#### Available data ####

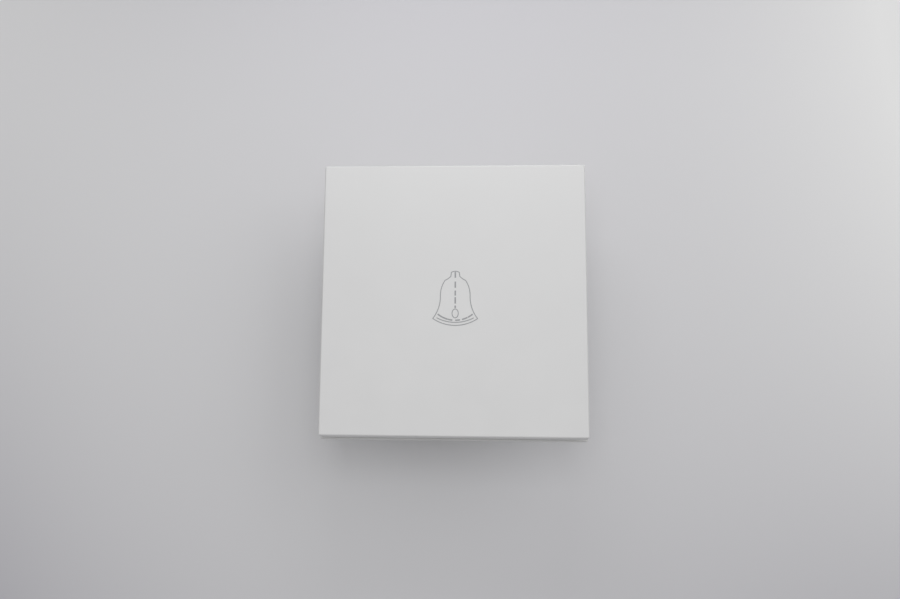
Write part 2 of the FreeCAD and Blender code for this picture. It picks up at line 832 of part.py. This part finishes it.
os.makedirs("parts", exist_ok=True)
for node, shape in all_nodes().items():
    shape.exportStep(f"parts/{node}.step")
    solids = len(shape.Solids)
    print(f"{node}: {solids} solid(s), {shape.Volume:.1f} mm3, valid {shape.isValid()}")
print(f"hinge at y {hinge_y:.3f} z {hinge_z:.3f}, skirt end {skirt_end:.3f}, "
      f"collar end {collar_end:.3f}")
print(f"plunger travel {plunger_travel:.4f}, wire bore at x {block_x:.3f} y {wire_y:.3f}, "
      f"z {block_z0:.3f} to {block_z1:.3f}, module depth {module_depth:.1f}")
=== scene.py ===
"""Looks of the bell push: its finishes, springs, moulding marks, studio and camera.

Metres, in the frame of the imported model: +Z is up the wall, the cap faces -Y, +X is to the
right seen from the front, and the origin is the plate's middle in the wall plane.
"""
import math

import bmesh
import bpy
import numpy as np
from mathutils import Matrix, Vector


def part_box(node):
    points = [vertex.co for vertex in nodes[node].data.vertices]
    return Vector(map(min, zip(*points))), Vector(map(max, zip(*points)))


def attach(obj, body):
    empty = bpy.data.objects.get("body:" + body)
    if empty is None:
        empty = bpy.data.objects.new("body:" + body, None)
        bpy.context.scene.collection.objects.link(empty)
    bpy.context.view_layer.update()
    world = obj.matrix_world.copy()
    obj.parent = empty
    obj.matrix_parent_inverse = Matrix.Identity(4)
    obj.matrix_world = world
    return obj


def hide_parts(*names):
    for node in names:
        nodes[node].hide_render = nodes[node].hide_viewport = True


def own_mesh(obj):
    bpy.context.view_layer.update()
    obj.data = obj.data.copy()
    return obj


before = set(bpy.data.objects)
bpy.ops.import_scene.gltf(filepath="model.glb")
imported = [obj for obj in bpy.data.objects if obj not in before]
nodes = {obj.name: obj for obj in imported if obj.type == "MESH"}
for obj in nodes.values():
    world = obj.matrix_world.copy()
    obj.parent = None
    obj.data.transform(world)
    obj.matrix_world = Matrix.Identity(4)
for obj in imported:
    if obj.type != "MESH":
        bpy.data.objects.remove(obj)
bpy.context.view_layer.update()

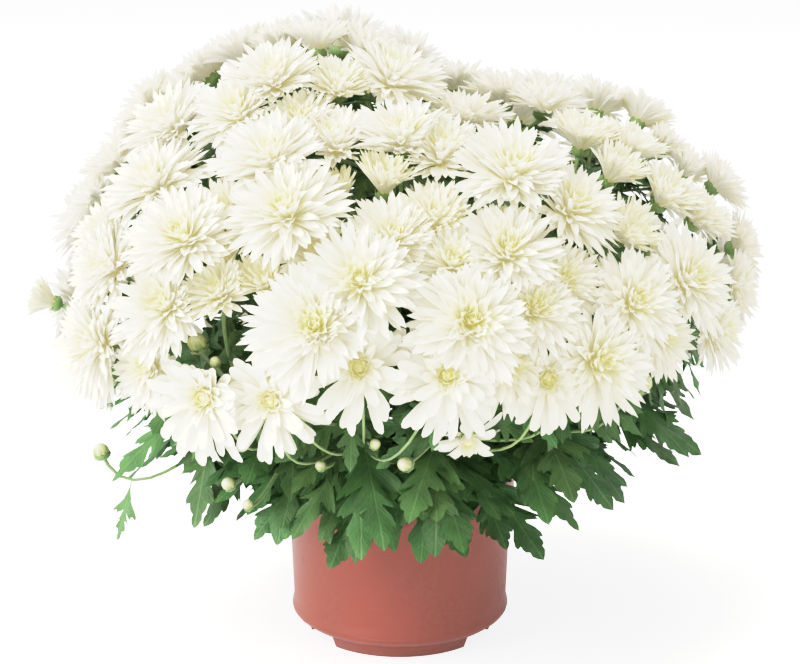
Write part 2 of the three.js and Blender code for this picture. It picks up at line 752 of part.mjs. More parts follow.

####

Written problem >>
Between the line containing "wire bore at" and the line containing "zip(*points))), Vector(map(max, zip(*points)))" lies the part to return. Return it exactly, counting both of those lines.

Response to the task >>
print(f"plunger travel {plunger_travel:.4f}, wire bore at x {block_x:.3f} y {wire_y:.3f}, "
      f"z {block_z0:.3f} to {block_z1:.3f}, module depth {module_depth:.1f}")
=== scene.py ===
"""Looks of the bell push: its finishes, springs, moulding marks, studio and camera.

Metres, in the frame of the imported model: +Z is up the wall, the cap faces -Y, +X is to the
right seen from the front, and the origin is the plate's middle in the wall plane.
"""
import math

import bmesh
import bpy
import numpy as np
from mathutils import Matrix, Vector


def part_box(node):
    points = [vertex.co for vertex in nodes[node].data.vertices]
    return Vector(map(min, zip(*points))), Vector(map(max, zip(*points)))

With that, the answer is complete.